Step 2: Map the Route
Once you’ve chosen your palace, mentally map out a specific route you will always follow. This route should be sequential and logical. For instance, in your home, you might start at the front door, move through the living room, into the kitchen, and so on. Establish a fixed number of “locations” or “stations” along this route. These will be the places where you “store” your information. These locations can be a chair, a window, a table, or even a specific corner of a room. The key is to be consistent.
Step 3: Create Vivid and Bizarre Images
This is where the magic happens. The human brain remembers things that are emotional, strange, or unusual much better than things that are mundane. For each item you want to remember, you will create a vivid, bizarre, or humorous mental image and “place” it at one of your chosen locations in the palace.
Let’s say you want to remember a shopping list: milk, eggs, and bread.
- Front Door: Visualize a cow tipping over a giant carton of milk right on your doorstep, making a huge, messy puddle. The image is unusual and involves action.
- Living Room: Imagine a chicken angrily throwing eggs at your couch, leaving a mess of yolk and shells. The more absurd the image, the more memorable it becomes.
- Kitchen Table: Picture a loaf of bread sleeping on your kitchen table, snoring loudly and wearing a tiny nightcap.
The more senses you can engage in your mental images—sight, sound, smell, and even emotion—the more effectively the information will be encoded.

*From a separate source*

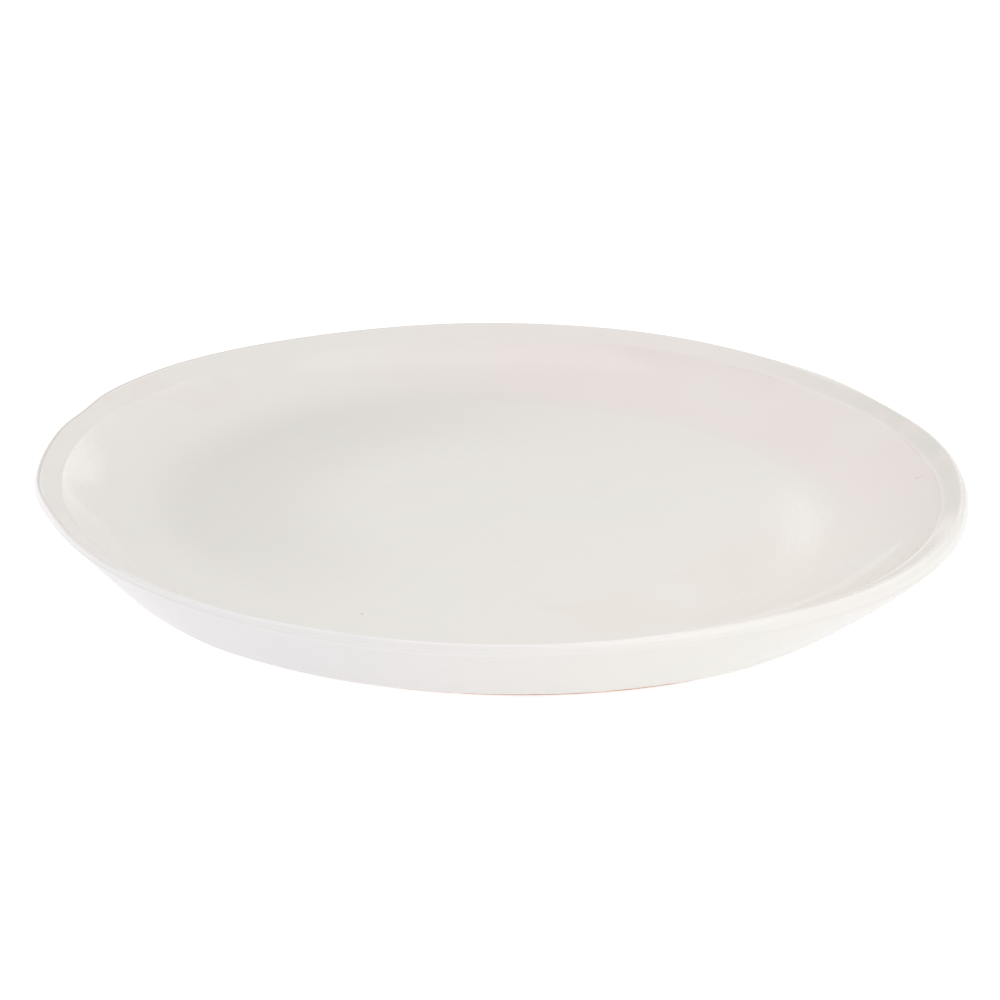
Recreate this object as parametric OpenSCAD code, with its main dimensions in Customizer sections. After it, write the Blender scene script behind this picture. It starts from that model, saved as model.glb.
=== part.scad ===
// Round serving platter in glazed earthenware.
// Every sub-part is turned about +Z, the axis of the potter's wheel.
// Outlines are points [radius, height]. A slope is an angle above horizontal, in degrees.
// Origin: centre of the foot, on the surface that the platter stands on.

/* [Overall] */
// Largest diameter, across the lip with its glaze
platter_d = 380; // [378:1:384]
// Height of the top of the lip above the table
platter_h = 31; // [30.5:0.5:34]
// Thickness of each coat of glaze
glaze_t = 0.5; // [0.3:0.1:0.7]

/* [Rim] */
// Diameter of the crease, where the sloping band of the rim meets the inner wall
crease_d = 358.4; // [354:0.2:362]
// Slope of the band, falling towards the floor
band_slope = 28; // [22:1:32]
// Radius of the crisp upper edge of the lip
arris_r = 1.2; // [0.8:0.1:1.4]
// Distance from the top of the lip down to the line of the outer wall
lip_drop = 4.4; // [3.8:0.1:5.6]

/* [Well] */
// Height of the clay floor above the table
floor_h = 7.6; // [7:0.1:8]
// Slope of the inner wall below the crease
wall_slope = 43; // [38:1:44]
// Radius of the broad cove that runs from the floor almost up to the crease
cove_r = 56; // [40:1:56]

/* [Foot] */
// Diameter of the foot, at the table
foot_d = 326; // [320:1:332]
// Radial width of the foot ring
foot_w = 12; // [9:0.5:13]
// Height of the shallow recess inside the foot ring
recess_h = 2.6; // [2:0.1:3.4]
// Radius of the worn edges of the foot
worn_r = 0.8; // [0.4:0.1:1]
// Height of the bare clay below the glaze of the outer wall
bare_h = 1; // [0.8:0.1:1.6]

/* [Hidden] */

bare_clay = [0.78, 0.50, 0.34];
warm_white = [0.90, 0.89, 0.86];
cool_white = [0.92, 0.92, 0.92];
cream_white = [0.88, 0.86, 0.82];

// Steps along each rounded stretch of an outline
arc_steps = 8;
// Slope at which the crisp edge of the lip runs into its rounded outer face, from horizontal
face_turn = 50;
// Radius of the round under the lip, as a share of lip_drop
under_share = 0.6;
// Share of the outer wall, from the foot up, that lies below the rim band
rim_joint = 0.72;

// The clay under the glaze
clay_r = platter_d / 2 - glaze_t;
clay_top = platter_h - glaze_t;
foot_r = foot_d / 2;
foot_in_r = foot_r - foot_w;
foot_top = recess_h + glaze_t;

// The outer wall is a cone from the foot to the widest radius of the clay
outer_rise = clay_top - lip_drop;
outer_slope = atan2(outer_rise, clay_r - foot_r);

// The lip: a crisp edge, a rounded outer face and a round that runs into the outer wall
under_r = lip_drop * under_share;
under_h = under_r * (1 / cos(outer_slope) - tan(outer_slope));
edge_h = arris_r * (1 - sin(face_turn));
face_r = (lip_drop - under_h - edge_h) / sin(face_turn);
widest_h = clay_top - edge_h - face_r * sin(face_turn);
under_c = [clay_r - under_r, widest_h];
face_c = [clay_r - face_r, widest_h];
arris_c = face_c + (face_r - arris_r) * [cos(face_turn), sin(face_turn)];

// The band falls from the lip to the crease above the inner wall
band_top = arris_c + arris_r * [-sin(band_slope), cos(band_slope)];
band_w = band_top[0] - crease_d / 2;
crease = band_top - band_w * [1, tan(band_slope)];

// The cove is tangent to the floor and to the inner wall
cove_rise = cove_r * (1 - cos(wall_slope));
wall_run = (crease[1] - floor_h - cove_rise) / tan(wall_slope);
cove_c = [crease[0] - wall_run - cove_r * sin(wall_slope), floor_h + cove_r];

// Points on a circle of radius r about c, from angle a to angle b
function arc(c, r, a, b) = [
    for (i = [0:arc_steps])
        let (angle = a + (b - a) * i / arc_steps)
            c + r * [cos(angle), sin(angle)]
];

function without_first(points) = [for (i = [1:len(points) - 1]) points[i]];

// In the outlines below, t is the depth of glaze that lies over the clay

// The crease between the inner wall and the band
function crease_point(t) =
    let (middle = (wall_slope + band_slope) / 2, half = (wall_slope - band_slope) / 2)
        crease + t / cos(half) * [-sin(middle), cos(middle)];

// The inner face from the edge of the floor, up the cove and the wall, to the crease
function inner_face(t) = concat(arc(cove_c, cove_r - t, -90, wall_slope - 90), [crease_point(t)]);

// From the band over the crisp edge of the lip, and down its face to the widest radius
function lip_top(t) = concat(
    arc(arris_c, arris_r + t, band_slope + 90, face_turn),
    without_first(arc(face_c, face_r + t, face_turn, 0))
);

// The round under the lip, from the widest radius to the outer wall
function lip_under(t) = arc(under_c, under_r + t, 0, outer_slope - 90);

// A point of the outer wall at a height
function outer_wall(h, t) = [foot_r + h / tan(outer_slope) + t / sin(outer_slope), h];

function reversed(points) = [for (i = [len(points) - 1:-1:0]) points[i]];

module turned(outline) {
    rotate_extrude($fn = 180)
        polygon(outline);
}

// The disc that food lies on, out to the start of the cove
module floor_slab() {
    color(bare_clay)
        translate([0, 0, foot_top])
            cylinder(r = cove_c[0], h = floor_h - foot_top, $fn = 180);
}

// The flaring ring of the wall, between the cove inside and the cone outside
module side_wall() {
    color(bare_clay)
        turned(concat(
            [[cove_c[0], foot_top]],
            inner_face(0),
            [outer_wall(outer_rise * rim_joint, 0), outer_wall(foot_top, 0)]
        ));
}

// The thick band laid on the wall, with its rounded lip
module rim_band() {
    color(bare_clay)
        turned(concat(
            [crease],
            lip_top(0),
            without_first(lip_under(0)),
            [outer_wall(outer_rise * rim_joint, 0)]
        ));
}

// The low ring that the platter stands on, worn round at both edges
module foot_ring() {
    worn_run = worn_r * tan(outer_slope / 2);
    color(bare_clay)
        turned(concat(
            [[foot_in_r, foot_top]],
            arc([foot_in_r + worn_r, worn_r], worn_r, 180, 270),
            arc([foot_r - worn_run, worn_r], worn_r, -90, outer_slope - 90),
            [outer_wall(foot_top, 0)]
        ));
}

// One coat over the floor, the inner wall, the band and the lip down to its widest radius
module inside_glaze() {
    color(warm_white)
        turned(concat(
            [[0, floor_h]],
            inner_face(0),
            lip_top(0),
            reversed(lip_top(glaze_t)),
            reversed(inner_face(glaze_t)),
            [[0, floor_h + glaze_t]]
        ));
}

// The coat of the outer wall, from under the lip to just above the foot
module outside_glaze() {
    color(cool_white)
        turned(concat(
            reversed(lip_under(0)),
            lip_under(glaze_t),
            [outer_wall(bare_h, glaze_t), outer_wall(bare_h, 0)]
        ));
}

// The coat of the recess, turned down over the inner side of the foot ring
module underside_glaze() {
    color(cream_white)
        turned([
            [0, recess_h],
            [foot_in_r - glaze_t, recess_h],
            [foot_in_r - glaze_t, bare_h],
            [foot_in_r, bare_h],
            [foot_in_r, foot_top],
            [0, foot_top]
        ]);
}

floor_slab();
side_wall();
rim_band();
foot_ring();
inside_glaze();
outside_glaze();
underside_glaze();
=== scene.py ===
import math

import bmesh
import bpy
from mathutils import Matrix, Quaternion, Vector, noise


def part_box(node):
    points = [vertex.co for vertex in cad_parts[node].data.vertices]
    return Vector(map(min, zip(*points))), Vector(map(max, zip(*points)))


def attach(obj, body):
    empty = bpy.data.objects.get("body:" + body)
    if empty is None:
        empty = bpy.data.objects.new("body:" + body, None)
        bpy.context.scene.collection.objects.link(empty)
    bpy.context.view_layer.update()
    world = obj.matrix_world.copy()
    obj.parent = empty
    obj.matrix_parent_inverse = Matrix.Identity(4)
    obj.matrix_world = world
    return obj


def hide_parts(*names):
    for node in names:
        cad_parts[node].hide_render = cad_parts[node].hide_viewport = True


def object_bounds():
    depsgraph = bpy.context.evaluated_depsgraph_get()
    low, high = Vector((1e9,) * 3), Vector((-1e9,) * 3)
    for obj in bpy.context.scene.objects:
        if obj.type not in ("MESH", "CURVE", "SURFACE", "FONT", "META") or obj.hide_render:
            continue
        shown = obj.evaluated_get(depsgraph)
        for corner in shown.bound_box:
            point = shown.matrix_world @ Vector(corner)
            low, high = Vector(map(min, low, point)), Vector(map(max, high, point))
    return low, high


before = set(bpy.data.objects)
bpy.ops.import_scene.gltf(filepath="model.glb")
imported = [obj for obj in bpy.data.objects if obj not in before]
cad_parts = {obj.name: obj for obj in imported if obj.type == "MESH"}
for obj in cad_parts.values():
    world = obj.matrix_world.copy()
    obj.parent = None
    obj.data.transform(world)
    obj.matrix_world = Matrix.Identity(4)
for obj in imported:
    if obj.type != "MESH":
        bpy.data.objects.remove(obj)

# A hand-formed serving platter in glazed earthenware.
# Lengths are in millimetres, apart from what goes straight into a shader's socket and the sizes and
# places of the table and the lights, which are in metres. Angles are in degrees, counted round +Z
# from +X: the near side of the platter is at -90 and its right end at 0.

MM = 0.001
cad_low, cad_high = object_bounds()

# ---------------------------------------------------------------- dimensions

RIM_R = cad_high.x / MM
# The height of an even rim, which leaves room for the swells
RIM_TOP = cad_high.z / MM - 1.0
GLAZE_T = 0.5
# The crease between the inner wall and the band of the rim
CREASE_R = 179.2
CREASE_ROUND = 0.5
BAND_SLOPE = 28
FLOOR_H = 7.6
# The cove climbs from the floor to the slope of the wall, and its curve sets in over a first share
WALL_SLOPE = 43
COVE_EASE = 0.45
COVE_STEPS = 48
FOOT_R = 163
FOOT_IN_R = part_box("underside_glaze")[1].x / MM
FOOT_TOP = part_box("foot_ring")[1].z / MM
RECESS_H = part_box("underside_glaze")[1].z / MM - GLAZE_T
WORN_R = 0.8
# The lip: its depth, the share of it in the round underneath, and the slope where its crisp edge
# runs into its face
LIP_DROP = 3.8
LIP_UNDER = 0.6
FACE_TURN = 50
# Share of the outer wall, from the foot up, that lies below the rim band
RIM_JOINT = 0.72

# Swells round the platter: where and how wide in degrees, and how many millimetres
RIM_HEIGHT = [
    (-63, 24, 1.6),
    (-90, 28, 0.6),
    (70, 20, 1.0),
    (120, 20, -1.2),
    (28, 14, -0.8),
    (-124, 10, -0.4),
]
RIM_REACH = [
    (162, 5, -1.9),
    (174, 11, -1.3),
    (-168, 6, 1.1),
    (14, 9, 0.8),
    (40, 7, 1.2),
    (-16, 14, 0.5),
    (-62, 16, -1.4),
    (-160, 12, -1.1),
]
FOOT_REACH = [(-38, 16, -2.2), (-118, 16, 0.7), (-131, 7, 0.9)]
LIP_DEPTH = [(-130, 24, -1.6), (-79, 17, -2.0)]
BARE_CLAY = [(-126, 24, -0.7), (-84, 12, 0.35)]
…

Step 4: Take a Mental Walk
To retrieve the information, you simply take a mental walk through your Memory Palace, following the exact route you established in Step 2. As you mentally arrive at each location, the bizarre image you placed there will trigger the memory of the corresponding item. By walking through the palace in a fixed order, you ensure that you recall the information in the correct sequence.
Step 5: Practice and Reuse
The Memory Palace is a skill that improves with practice. The more you use it, the easier it becomes. You can reuse the same palace for different lists of information. Just as you would erase a physical whiteboard, you can mentally “clear” your palace before a new task. Over time, the process of placing and retrieving information will become almost automatic, allowing for incredibly fast and accurate recall.
The Method of Loci is a testament to the fact that memory is a trainable skill. It reveals that the power of a strong Eidetic Photographic Memory doesn’t come from a magical, innate ability, but from a systematic and creative approach to encoding information. By building and using your own Memory Palace, you are not just memorizing; you are actively engaging your brain and unlocking its true potential.
Common FAQ
1. Can I use more than one Memory Palace? Yes, you can have as many Memory Palaces as you want. Many mnemonists have a different palace for different types of information, such as one for numbers, one for historical dates, and one for daily tasks.
2. Does the Method of Loci work for abstract information? Yes. For abstract concepts, you need to create a visual representation of the idea. For example, to remember the concept of “justice,” you might visualize a blindfolded scale or a famous legal figure.
3. Is the Memory Palace better than other mnemonic techniques? The Method of Loci is considered one of the most powerful mnemonic techniques because it leverages the brain’s strong spatial memory. It’s often used in conjunction with other systems, like the Major System for numbers, to create even more powerful memory systems.
4. What if I forget what image I placed in a location? This is a sign that your image wasn’t vivid or unusual enough. The key to the Method of Loci is to make the images so strange that they are impossible to forget. If you find yourself forgetting, go back and make the image more emotional or more bizarre.
5. How long does it take to build a Memory Palace? Building the mental structure of a simple palace can be done in as little as 10-15 minutes. The true skill lies in the practice of placing and retrieving information, which improves with consistent use.
6. Can I use a fictional location as my Memory Palace? It is generally recommended to start with a real, familiar location because your brain has a much stronger foundation for that spatial memory. Once you’ve mastered the technique, you can experiment with fictional places.
7. Can I use the same Memory Palace to remember multiple lists? Yes. You can mentally “clear” your palace to reuse it for a new list. You can also have multiple palaces for different topics, as mentioned earlier.
8. Is the Memory Palace a form of eidetic memory? No, it is not. The Memory Palace is a learned skill that creates a powerful system for recall. Eidetic memory is an innate ability to hold a temporary mental snapshot.
9. What if I can’t create vivid mental images? The ability to visualize improves with practice. Start with simple, concrete images, and over time, your brain’s capacity for creating vivid mental pictures will grow.
10. How is this different from just “rote memorization”? Rote memorization relies on sheer repetition without any meaningful context. The Method of Loci creates a powerful contextual framework for information, linking it to a mental map that is easy to navigate. This makes the information more durable and accessible.